Terörle mücadelede başından itibaren atılan yanlış adımların ördüğü süreç, çözümü değil, derinleşen acıları doğurdu.
Kaybettiğimiz her evladımızdan sonra yüreğimiz yanıyor, Meclis, çözümün ilk adresi olacağı yerde, kapalı kapılar ardında ülkemizi daha fazla karanlığa gömen pazarlıklar sürdürülüyor.
Koşulsuz silah bıraktırılmadan müzakere masasına oturtulan, sözü dinlenen terör örgütü PKK’nın şımarık, haince, insanlık dışı saldırılarına, bir de bu teröre sırtını yaslayan Meclis’teki bazı yeni vekiller arka çıkıyor.

Teröre koşulsuz karşı çıkmak, lanetlemek ve nereden gelirse gelsin karşı durmak yerine, ülke bütünlüğümüzü, toplumsal barışımızı çok daha fazla tehlikeye atan sözler sarf eden bazı HDP’li vekiller, aldıkları oyun, aştıkları barajın ardındaki toplumsal beklentinin hala farkında değiller.
Açıkça terör suçu işleyen eli silahlı kişilere Meclis’in bir üyesinin, halkın temsilcisi olma iddiasındaki kişilerin arka çıkması, suçu ve suçluyu övmek, bundan sonraki şiddet eylemlerine zemin hazırlamaktır.

Bir milletvekili, hiçbir şart altında teröriste destek veremez; verilen destek, edilen yemini açıkça hiçe saymaktır, Türkiye Cumhuriyeti’ne meydan okumaktır.
Teröriste ve terör örgütü eylemlerine “şehitlik” mertebesini yakıştıran Vekil Ziya Çalışkan, aynı konuşmasında terör örgütünün eylemlerine ve verdikleri kayıplara “layık olacağız” deme cüretini gösteriyor. HDP’li kimi isimler, Meclis çatısı altında açıkça suç işlemekle kalmıyor, yakalarına taktıkları rozetin anlamını ve değerini yok edercesine, terör örgütü PKK’yı gölgede bırakacak bir terör övgüsüne soyunuyor.

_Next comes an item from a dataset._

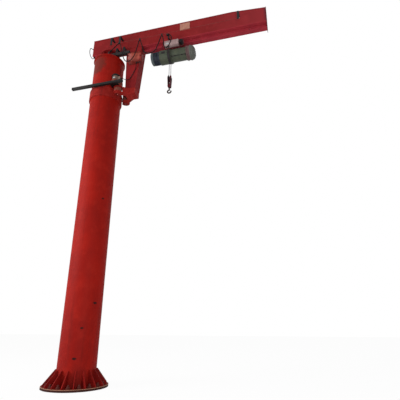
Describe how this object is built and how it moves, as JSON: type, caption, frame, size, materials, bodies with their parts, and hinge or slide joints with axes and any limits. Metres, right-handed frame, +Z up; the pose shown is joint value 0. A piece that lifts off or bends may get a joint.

HDP’li  Vekil Ziya Çalışkan’a soruyorum: PKK’lı şehidine layık olacaksa Meclis’te ne işi var?
HDP Şanlıurfa Milletvekili Ziya Çalışkan gibi vekiller, dokunulmazlık zırhına bürünüyor, bir de buradan aldığı güçle ülkemizin kurucusu Mustafa Kemal Atatürk’e utanmadan, sıkılmadan Atatürk’e dolaylı olarak dil uzatıyor.
Toplumumuzun ve devletin bu kadar zor bir süreçten geçtiği dönemde herkes kendine çekidüzen vermeli, ettiği yemini unutmamalı, sorumluluğunu bilmelidir. Ülkemizdeki yurttaşlarımızı ayrıştırarak bir yere varamayız. Bu ülke hepimizin, başka Türkiye yok, o halde kavgaya gerek yok. Terörü ve teröristi överek ve ona “layık” olarak bir yere varılamaz. Önemli olan, devletin milletiyle bölünmez bütünlüğüdür.

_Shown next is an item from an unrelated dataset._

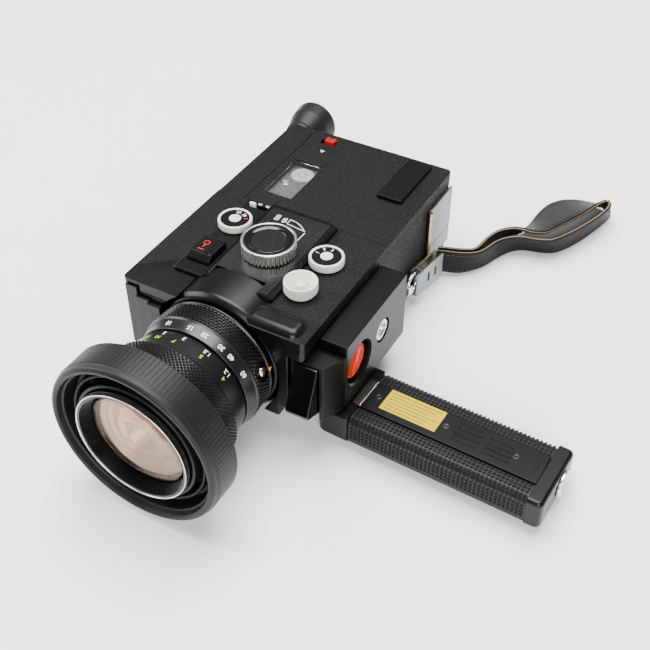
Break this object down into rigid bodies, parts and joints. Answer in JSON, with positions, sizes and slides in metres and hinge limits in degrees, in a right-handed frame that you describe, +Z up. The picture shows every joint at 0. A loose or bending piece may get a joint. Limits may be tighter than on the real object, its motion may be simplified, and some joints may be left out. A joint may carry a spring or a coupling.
{
  "type": "cine camera",
  "caption": "Hand-held film movie camera lying on its side, with a zoom lens and rubber hood, control dials, film door, folding battery grip and wrist strap.",
  "frame": {"origin": "middle of the lowest plane, on the surface that the camera lies on", "axes": "+X towards the foot of the grip, +Y from the lens towards the eyepiece, +Z up out of the surface; the camera's own left side faces up and leans about 6 degrees"},
  "size_m": [0.2414, 0.3124, 0.0937],
  "materials": {
    "leatherette": "fine pebbled grain",
    "black_paint": "satin baked enamel",
    "black_plastic": "moulded ABS",
    "rubber": "moulded rubber",
    "nickel": "satin nickel plate",
    "steel": "brushed",
    "anodised": "grained dark anodising",
    "white_plastic": "moulded",
    "brass": "stamped, worn edges",
    "glass": "coated optical glass",
    "red_plastic": "moulded",
    "orange_plastic": "moulded",
    "leather": "stitched, tan edges",
    "board": "solder mask"
  },
  "bodies": {
    "camera_body": {"base_block": "black_paint", "body_shell": "leatherette", "circuit_board": "board", "control_plate": "anodised", "control_surround": "black_plastic", "film_gate": "steel", "finder_housing": "black_paint", "front_casting": "black_paint", "grip_pivot": "steel", "lens_neck": "black_paint", "lens_tube": "black_paint", "motor": "steel", "nameplate": "anodised", "rear_plate": "steel", "relay_glass_group": "glass", "side_cover": "leatherette", "strap_lug": "nickel", "trigger_block": "black_paint", "tripod_bush": "nickel", "zoom_glass_group": "glass"},
    "film_door": {"film_door": "leatherette", "door_window": "glass", "door_grip_bar": "black_plastic", "pressure_pad": "steel"},
    "door_latch": {"door_latch": "red_plastic"},
    "zoom_ring": {"zoom_ring": "black_paint"},
    "macro_button": {"macro_button": "nickel"},
    "focus_ring": {"focus_ring": "black_paint", "front_cell": "black_paint", "front_glass": "glass", "lens_hood": "rubber"},
    "speed_dial": {"speed_dial": "nickel"},
    "mode_dial": {"mode_dial": "nickel"},
    "main_dial": {"main_dial": "nickel"},
    "release_pad": {"release_pad": "leatherette"},
    "aperture_dial": {"aperture_dial": "white_plastic"},
    "filter_lever": {"filter_lever": "nickel"},
    "power_button": {"power_button": "black_plastic"},
    "trigger": {"trigger": "black_plastic"},
    "release_button": {"release_button": "orange_plastic"},
    "battery_door": {"battery_door": "steel"},
    "strap_ring": {"strap_ring": "nickel"},
    "strap": {"strap_clasp": "brass", "wrist_strap": "leather"},
    "eyepiece": {"eyepiece_tube": "black_paint", "eyepiece_lens": "glass", "eyecup": "rubber"},
    "shutter": {"shutter": "steel", "drive_gear": "brass"},
    "takeup_spindle": {"takeup_spindle": "nickel"},
    "grip": {"grip_collar": "black_paint", "grip_latch_plate": "brass", "grip_shell": "rubber", "grip_strip": "black_plastic", "grip_end_cap": "black_paint", "battery_front_1": "steel", "battery_front_2": "steel", "battery_rear_1": "steel", "battery_rear_2": "steel"},
    "battery_cap": {"battery_cap": "steel"}
  },
  "joints": [
    {"name": "film_door_hinge", "type": "hinge", "parent": "camera_body", "child": "film_door", "pos_m": [-0.04624, 0.00605, 0.06191], "axis": [1, 0, 0], "range_deg": [0, 100]},
    {"name": "door_latch_slide", "type": "slide", "parent": "film_door", "child": "door_latch", "axis": [-1, 0, 0], "range_m": [0, 0.0025], "stiffness_N_per_m": 120},
    {"name": "zoom_turn", "type": "hinge", "parent": "camera_body", "child": "zoom_ring", "pos_m": [-0.05364, -0.09045, 0.0418], "axis": [0, -0.9946, 0.1036], "range_deg": [-60, 40]},
    {"name": "macro_button_press", "type": "slide", "parent": "zoom_ring", "child": "macro_button", "axis": [-0.9563, -0.0303, -0.2908], "range_m": [0, 0.0012], "stiffness_N_per_m": 150},
    {"name": "focus_turn", "type": "hinge", "parent": "camera_body", "child": "focus_ring", "pos_m": [-0.05364, -0.12228, 0.04511], "axis": [0, -0.9946, 0.1036], "range_deg": [-120, 130]},
    {"name": "speed_dial_turn", "type": "hinge", "parent": "camera_body", "child": "speed_dial", "pos_m": [-0.08064, -0.01672, 0.06629], "axis": [0, 0.1036, 0.9946], "range_deg": [-60, 90]},
    {"name": "mode_dial_turn", "type": "hinge", "parent": "camera_body", "child": "mode_dial", "pos_m": [-0.02324, -0.02149, 0.06679], "axis": [0, 0.1036, 0.9946], "range_deg": [-90, 60]},
    {"name": "main_dial_turn", "type": "hinge", "parent": "camera_body", "child": "main_dial", "pos_m": [-0.05124, -0.03003, 0.0717], "axis": [0, 0.1036, 0.9946], "range_deg": [-60, 75]},
    {"name": "release_pad_press", "type": "slide", "parent": "main_dial", "child": "release_pad", "axis": [0, -0.1036, -0.9946], "range_m": [0, 0.0012], "stiffness_N_per_m": 200},
    {"name": "aperture_dial_turn", "type": "hinge", "parent": "camera_body", "child": "aperture_dial", "pos_m": [-0.02324, -0.04675, 0.07042], "axis": [0, 0.1036, 0.9946], "range_deg": [-120, 120]},
    {"name": "filter_lever_slide", "type": "slide", "parent": "camera_body", "child": "filter_lever", "axis": [1, 0, 0], "range_m": [0, 0.007]},
    {"name": "power_button_press", "type": "slide", "parent": "camera_body", "child": "power_button", "axis": [0, -0.1036, -0.9946], "range_m": [0, 0.0012], "stiffness_N_per_m": 300},
    {"name": "trigger_pull", "type": "hinge", "parent": "camera_body", "child": "trigger", "pos_m": [-0.00324, -0.07756, 0.05554], "axis": [1, 0, 0], "range_deg": [0, 9], "stiffness_Nm_per_rad": 0.4},
    {"name": "release_button_press", "type": "slide", "parent": "camera_body", "child": "release_button", "axis": [-1, 0, 0], "range_m": [0, 0.002], "stiffness_N_per_m": 300},
    {"name": "battery_door_hinge", "type": "hinge", "parent": "camera_body", "child": "battery_door", "pos_m": [-0.00134, 0.05321, 0.03487], "axis": [0, 0.1036, 0.9946], "range_deg": [-105, 0]},
    {"name": "strap_ring_swing", "type": "hinge", "parent": "camera_body", "child": "strap_ring", "pos_m": [0.00106, 0.0203, 0.0192], "axis": [0, 0, 1], "range_deg": [-12, 1]},
    {"name": "strap_swing", "type": "hinge", "parent": "strap_ring", "child": "strap", "pos_m": [0.00106, 0.03224, 0.01796], "axis": [0, 0, 1], "range_deg": [-7, 1.5]},
    {"name": "diopter_turn", "type": "hinge", "parent": "camera_body", "child": "eyepiece", "pos_m": [-0.10674, 0.09814, 0.03773], "axis": [0, 0.9946, -0.1036], "range_deg": [-30, 30]},
    {"name": "shutter_spin", "type": "hinge", "parent": "camera_body", "child": "shutter", "pos_m": [-0.07224, -0.03753, 0.0383], "axis": [0, 0.9946, -0.1036], "continuous": true},
    {"name": "takeup_spin", "type": "hinge", "parent": "camera_body", "child": "takeup_spindle", "pos_m": [-0.07224, 0.03989, 0.03827], "axis": [0, 0.1036, 0.9946], "continuous": true},
    {"name": "grip_fold", "type": "hinge", "parent": "camera_body", "child": "grip", "pos_m": [0.00476, -0.05574, 0.01305], "axis": [0, 0.1036, 0.9946], "range_deg": [-80, 0]},
    {"name": "battery_cap_turn", "type": "hinge", "parent": "grip", "child": "battery_cap", "pos_m": [0.11986, -0.05549, 0.01181], "axis": [0.9992, -0.0399, 0.0042], "range_deg": [0, 60]}
  ]
}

Buna aykırı hareket eden HDP’li Vekil Ziya Çalışkan hakkında hazırlanacak soruşturma dosyasının Meclis’teki akıbetini yakından takip edeceğim. HDP yönetim kadrolarının bu vekil hakkında nasıl bir işlem yürüteceğini, açıklamasının Selahattin Demirtaş ve "Biz sırtımızı YPJ'ye, YPG'ye ve PYD'ye yaslıyoruz, bunu söylemekte ve savunmakta hiçbir sakınca görmüyoruz" diyen Figen Yüksekdağ tarafından nasıl yorumlanacağını merak ediyorum" dedi.